Last we need is for some models to use "ftype" and others to use "filetype", "quanttype", "qType" and "quantTypeFormat".

Random ideas: Should the keys be stored as an ASCII string (fixed length? nul terminated?) Will it handle unicode? (JSON keys permit that) What's your opinion on case insensitive keys?

philpax commented 1 year ago

Hm yeah, good points. Okay, how about snake_case ascii keys with no null termination (length comes before the string, and I think that's consistent with the tensors)? If there's demand for Unicode keys, that can be added later, but I've not seen much of that in the HF configs. The values can store as much UTF-8 as they want, but the keys are constrained to snake case.

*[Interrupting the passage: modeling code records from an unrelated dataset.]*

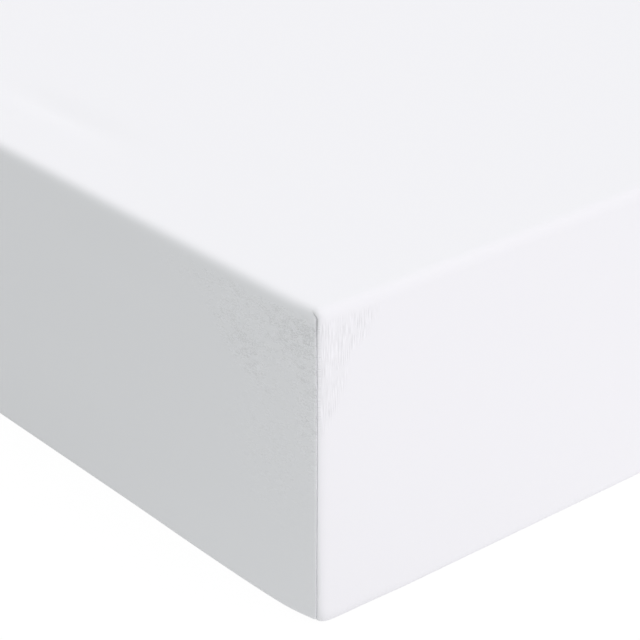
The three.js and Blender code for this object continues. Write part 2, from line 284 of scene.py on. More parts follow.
# The corner seams: a narrow groove whose upper end curls over the rim towards the long side, with small
# puckers.
seam = {
    "turn": 24,  # degrees round the corner from the long side
    "depth": 0.0008,
    "halfWidth": 0.00022,
    "topDepth": 0.0002,  # deeper and wider near the rim
    "topWidth": 0.00055,
    "topMiddle": 0.004,  # below the top
    "topReach": 0.016,
    "topEnd": 0.0032,  # it ends this far below the top
    "topFade": 0.0022,
    "curlStart": 0.0052,
    "curl": 0.0054,
    "curlReach": 0.018,
    # Between its foot and the curl it runs further round towards the end, and the corner is pulled in less
    # there. The table goes by the height.
    "wound": 0.0010,
    "woundAt": ([0.030, 0.080, 0.172, 0.190], [0.0, 1.0, 1.0, 0.0]),
    "lessTuck": 0.3,
    # painted shade in the seams' upper ends: how strong it is by the way down, and its width across the seam
    "shade": ([0.0030, 0.0046, 0.0090, 0.0150, 0.0260], [0.0, 1.0, 1.0, 0.35, 0.0]),  # by the way down
    "paintedShadeWidth": 0.0007,
    "footFade": 30,  # degrees up the lower edge's roll over which it sets in
    "pucker": 0.00012,
    "puckerPitch": 0.017,
    "puckerSway": 1.7,  # how uneven the pitch is
    "puckerSwayRate": 90,  # radians in a metre
    "puckerReach": 0.0045,
    "puckerClear": 0.0012,  # none nearer to the seam
}

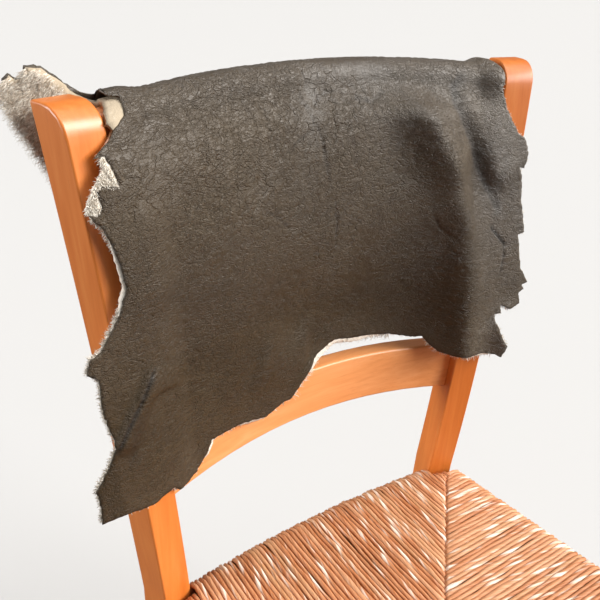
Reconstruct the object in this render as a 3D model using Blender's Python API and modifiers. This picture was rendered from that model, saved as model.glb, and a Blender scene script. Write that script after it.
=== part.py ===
"""A leather hide draped over the back of a wooden chair with a rush seat.

Sizes are metres and +Z is up. The chair faces -Y and stands on z = 0. The tables are in
millimetres. The hide is one sheet, cut from a flat outline and then laid over the crest rail.
"""

import math

import bmesh
import bpy
from mathutils import Matrix, Vector
from mathutils.geometry import delaunay_2d_cdt

MM = 0.001
GAP = 0.0003  # between pieces that touch
SMOOTH_BELOW = math.radians(35)  # edges that turn by less than this are shaded smooth
HIDE_SMOOTH_BELOW = math.radians(60)
ALONG_X = Vector((1, 0, 0))
ALONG_Y = Vector((0, 1, 0))
ALONG_Z = Vector((0, 0, 1))
COLLECTION = "hide_on_chair"

# The chair's driving sizes.
SEAT_HEIGHT = 0.450
POST_ABOVE_SEAT = 0.430
POST_WIDTH = 0.0282
POST_DEPTH = 0.0317
POST_TURN = math.radians(16.3)  # the front faces look inwards, square to the bowed rails
POST_ROUND = 0.018  # the big round at the front of each post's top
POST_EDGE = 0.0018
INNER_HALF = 0.1452  # half the space between the posts at the seat
SPLAY = 0.077  # sideways run of a post for each metre above the seat
LEAN = -0.065  # backward run of a post for each metre, at the seat
CURVE = 0.168  # how that run grows above the seat
POST_STEPS = 18

# The two bowed back rails. Height and arch are measured at the rail's end and middle.
RAIL_SETBACK = 0.0093
RAIL_BOW = 0.025
RAIL_THICK = 0.018
RAIL_STEPS = 14
RAIL_COLUMNS = ("name", "bottom", "height", "bottom_arch", "top_arch", "edge_round")
RAILS = (
    ("crest_rail", 0.361, 0.059, 0.009, 0.0115, 0.006),
    ("lower_rail", 0.1055, 0.050, 0.009, 0.010, 0.0025),
)

# The seat, the front legs and the stretchers.
SEAT_THICK = 0.034
SEAT_BACK = 0.010
SEAT_FRONT = -0.385
SEAT_HALF_BACK = 0.180
SEAT_HALF_FRONT = 0.212
SEAT_CORNER = 0.016
SEAT_EDGE = 0.0125
SEAT_EDGE_STEPS = 3
SEAT_BOW = 0.006  # how far its back edge bows out in the middle
SEAT_BOW_STEPS = 8
SEAT_CORNER_STEPS = 4
LEG_SIZE = 0.032
LEG_INSET = 0.021
LEG_EDGE = 0.0025
STRETCHER_RADIUS = 0.0105
STRETCHER_SIDES = 16
SIDE_STRETCHER_HEIGHT = 0.190
CROSS_STRETCHER_HEIGHT = 0.250

# The hide. "Along" runs over the crest rail: above 0 in front, below 0 behind.
HIDE_THICK = 0.005  # leather and its short wool
CROWN_CLEAR = 0.0009  # it rests on the crest rail's top
EDGE_CLEAR = 0.0022  # and clears every edge
CROWN_FLAT = 0.003
BEND_RADIUS = RAIL_THICK / 2 + EDGE_CLEAR + HIDE_THICK / 2 - CROWN_FLAT
GRID_STEP = 0.0115
CROWN_STEP = 0.0035
CROWN_BAND = 0.0245
EDGE_STEP = 0.012
EDGE_KEEP = 0.45  # in grid steps, from the cut's edge to the nearest place inside
POST_MARGIN = 0.040  # the front leaves the rails' bow for the posts over this width,
POST_MARGIN_INSIDE = 0.030  # and starts this far inside the post
POST_WIDTHS_OUT = 1.6  # past this many post widths it goes straight on sideways
BACK_MARGIN = 0.030
POST_BACK_CLEAR = 0.002
LOOSE_RUN = 0.030  # the folds grow over this length below the crest rail

EDGE_COLUMNS = ("across", "along")
# Front left, from the crest rail down: the notch at the post, the torn tip, the hollow, the tab.
LEFT_EDGE = (
    (-171, 16),
    (-178, 23),
    (-191, 32),
    (-188, 38),
    (-196, 48),
    (-203, 60),
    (-199, 67),
    (-193, 74),
    (-189, 85),
    (-185, 99),
    (-183, 116),
    (-189, 132),
    (-197, 144),
    (-205, 155),
    (-213, 158),
    (-216, 168),
    (-209, 174),
    (-209, 201),
    (-203, 232),
    (-210, 248),
    (-221, 264),
    (-219, 279),
    (-220, 295),
)
# Front bottom, from left to right: the long lobe, the step up, the short right part.
BOTTOM_EDGE = (
    (-201, 295),
    (-178, 303),
    (-160, 302),
    (-152, 311),
    (-132, 313),
    (-120, 304),
    (-114, 292),
    (-85, 294),
    (-54, 302),
    (-38, 296),
    (-26, 295),
    (-9, 276),
    (1, 265),
    (12, 259),
    (25, 253),
    (44, 256),
    (66, 257),
    (87, 259),
    (106, 262),
    (115, 260),
    (120, 267),
    (127, 274),
    (139, 276),
    (152, 275),
    (168, 277),
    (186, 280),
)
# Front right, from the bottom up: the corner, torn points, the square tab, the torn ear.
RIGHT_EDGE = (
    (194, 284),
    (197, 271),
    (190, 259),
    (183, 244),
    (183, 236),
    (189, 236),
    (189, 227),
    (198, 233),
    (213, 230),
    (210, 218),
    (217, 216),
    (213, 210),
    (221, 209),
    (208, 192),
    (203, 169),
    (200, 156),
    (206, 154),
    (204, 143),
    (199, 123),
    (198, 108),
    (195, 98),
    (189, 90),
    (196, 92),
    (199, 84),
    (198, 73),
    (194, 65),
    (188, 62),
    (184, 57),
    (179, 48),
    (174, 39),
    (170, 26),
    (167, 18),
)
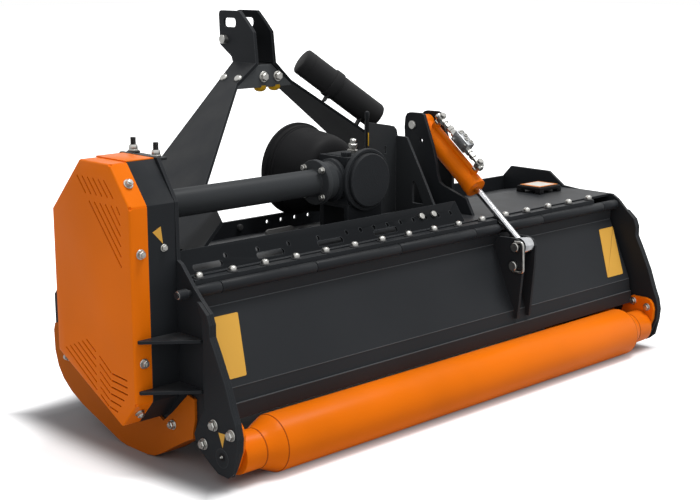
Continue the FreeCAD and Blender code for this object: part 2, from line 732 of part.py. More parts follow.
settle(group("hammer_group", hammers), "rotor_hammers")

# Flanged bearing housings on the outside of the side plates
bearings = []
for side, start in (("left", -outer_face - bearing_long), ("right", outer_face)):
    housing = rod(f"bearing_{side}_blank", "X", start, rotor_y, rotor_z, bearing_long, bearing_r)
    hole = rod(f"bearing_{side}_hole", "X", start - 1, rotor_y, rotor_z, bearing_long + 2,
               shaft_r + shaft_gap)
    bearings.append(cut(f"bearing_{side}", housing, hole))
settle(group("rotor_bearing_group", bearings), "rotor_bearings")

# ------------------------------------------------------------------ roller

stub_end = outer_face + bracket_sheet
half_barrel = roller_half
neck_end = inner_half - bearing_plate - 4
roller_section = [
    (-stub_end, 0), (-stub_end, roller_stub_r), (-neck_end, roller_stub_r), (-neck_end, roller_neck_r),
    (-half_barrel - roller_cone, roller_neck_r), (-half_barrel, roller_r), (half_barrel, roller_r),
    (half_barrel + roller_cone, roller_neck_r), (neck_end, roller_neck_r), (neck_end, roller_stub_r),
    (stub_end, roller_stub_r), (stub_end, 0),
]
roller = turned("roller_drum", roller_section, "X")
roller.Label = "roller_drum"
subparts.append(roller)
place(roller, as_size(0) - mid_x, roller_y - mid_y, roller_r)

# Arms bolted outside the side plates, and bearing plates on the inside
arm_outline = [
    (-46, 422), (-53, 421), (-82, 397), (-91, 374), (-91, 346), (-113, 305), (-142, 246), (-164, 187),
    (-176, 160), (-183, 127), (-180, 94), (-168, 44), *reversed(rear_foot), (-29, 87),
    (-25, 104), (-36, 124), (-66, 172), (-63, 220), (-66, 320), (-62, 386),
]
bearing_outline = [(roller_y + y, roller_r + z) for y, z in (
    (61, -10), (69, 8), (68, 38), (58, 68), (44, 84), (30, 90), (-18, 90), (-33, 86), (-42, 76), (-48, 58),
    (-46, 28), (-28, -18), (-17, -34), (15, -34), (47, -16),
)]
for side, arm_start, plate_start in (
        ("left", -outer_face - bracket_sheet, -inner_half),
        ("right", outer_face, inner_half - bearing_plate)):
    settle(sheet_across(f"roller_arm_{side}", arm_start, bracket_sheet, arm_outline, [axle_hole]),
           f"roller_arm_{side}")
    settle(sheet_across(f"roller_bearing_{side}", plate_start, bearing_plate, bearing_outline, [axle_hole]),
           f"roller_bearing_{side}")

# ------------------------------------------------------------------ gearbox and drive line

box_foot = block("gearbox_foot", pto_x - box_half, drive_y - box_deep, deck_z,
                 box_half * 2, box_deep * 2, drive_z - deck_z - box_high)
box_blank = fuse("gearbox_blank", [
    block("gearbox_case", pto_x - box_half, drive_y - box_deep, drive_z - box_high,
          box_half * 2, box_deep * 2, box_high * 2),
    rod("gearbox_nose", "Y", pto_x, drive_y + box_deep - 1, drive_z, nose_long + 1, nose_r),
])
pto_bore = rod("gearbox_pto_bore", "Y", pto_x, drive_y + box_deep - 40, drive_z, nose_long + 41,
               pto_root_r + pto_gap)
settle(cut("gearbox_solid", box_blank, pto_bore), "gearbox_housing")
settle(cut("gearbox_stand_solid", box_foot, block(
    "gearbox_stand_hollow", pto_x - box_half - 1, drive_y - box_deep + 14, deck_z - 1,
    box_half * 2 + 2, box_deep * 2 - 28, drive_z - deck_z - box_high - 8)), "gearbox_stand")

cap = turned("gearbox_cap", [
    (0, 0), (cap_r, 0), (cap_r, -(cap_long * 0.45)), (cap_step_r, -(cap_long * 0.6)),
    (cap_step_r, -cap_long), (0, -cap_long),
], "Y")
cap.Label = "gearbox_cap"
subparts.append(cap)
place(cap, pto_x - mid_x, drive_y - box_deep - mid_y, drive_z)

tube_end = pto_x - box_half
flange_off = size("drive_flange_offset", 57)
settle(fuse("drive_tube_solid", [
    rod("drive_tube_bar", "X", -outer_face, drive_y, drive_z, tube_end + outer_face, tube_r),
    rod("drive_tube_flange", "X", tube_end - flange_thick - flange_off, drive_y, drive_z, flange_thick,
        flange_r),
    rod("drive_tube_collar", "X", tube_end - flange_off - 1, drive_y, drive_z, flange_off + 1, flange_r - 10),
]), "drive_tube")

pto_root = nose_long + 38
pto = turned("pto_shaft", [
    (0, -pto_root), (pto_root_r, -pto_root), (pto_root_r, pto_shoulder), (pto_r, pto_shoulder),
    (pto_r, pto_shoulder + pto_long), (0, pto_shoulder + pto_long),
], "Y")
pto.Label = "pto_shaft"
subparts.append(pto)
place(pto, pto_x - mid_x, drive_y + box_deep + nose_long - mid_y, drive_z)

guard_start = drive_y + box_deep + nose_long * 0.25
guard = turned("pto_guard", [
    (nose_r, 0), (guard_back_r, 0), (guard_mouth_r - 20, guard_long - guard_band),
    (guard_mouth_r, guard_long - guard_band), (guard_mouth_r, guard_long),
    (guard_mouth_r - guard_wall, guard_long), (guard_mouth_r - guard_wall, guard_long - guard_band + 4),
    (guard_mouth_r - 20 - guard_wall, guard_long - guard_band + 4),
    (guard_back_r - guard_wall + 2, guard_wall), (nose_r, guard_wall),
], "Y")
guard.Label = "pto_guard"
subparts.append(guard)
place(guard, pto_x - mid_x, guard_start - mid_y, drive_z)

# ------------------------------------------------------------------ A-frame tower

tower_outline = [
    (tower_front, tower_top_z - 10), (tower_front - 3, tower_top_z - 3), (tower_front - 10, tower_top_z),
    (tower_rear + 72, tower_top_z), (tower_rear + 38, tower_top_z - 30),
    (tower_rear + 10, tower_top_z - 58), (tower_rear, tower_bend_z), (tower_rear + 104, tower_bend_z),
    (tower_rear + 110, tower_bend_z + 15), (tower_front - 4, tower_bend_z + 47),
]
slot_front = slot_back + slot_long
slot_top = slot_low + slot_high
tower_slot = [
    (slot_back + 8, slot_low), (slot_front - 8, slot_low), (slot_front - 2.5, slot_low + 2.5),
    (slot_front, slot_low + 8), (slot_front, slot_top - 8), (slot_front - 2.5, slot_top - 2.5),
    (slot_front - 8, slot_top), (slot_back + 8, slot_top), (slot_back + 2.5, slot_top - 2.5),
    (slot_back, slot_top - 8), (slot_back, slot_low + 8), (slot_back + 2.5, slot_low + 2.5),
]
tower_pin_hole = (link_pin_y, link_pin_z, link_pin_r + seat)
bend_lap = along(tower_sheet, leg_lean * 0.5)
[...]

I don't want to be too prescriptive on key length, but 256 characters max should be more than sufficient. You could maaaybe exceed that if you were specifying parameters for individual tensors and needed to include their full name, but I think that's a problem we'll deal with when we get to it.

By the way, we're having this discussion across several issues. @ggerganov do you mind if I create one issue on ggml for this proposed new model format, and then we can close this / #1575 / https://github.com/ggerganov/ggml/issues/147 ?

ggerganov commented 1 year ago

@philpax Yes, lets consolidate the discussion into a new ggml issue. Start with the idea from here: https://github.com/ggerganov/llama.cpp/issues/1575#issuecomment-1566196582

ekdnam commented 1 year ago

I would like to solve this. Can anyone please guide?

ggerganov commented 1 year ago

https://github.com/ggerganov/llama.cpp/pull/2398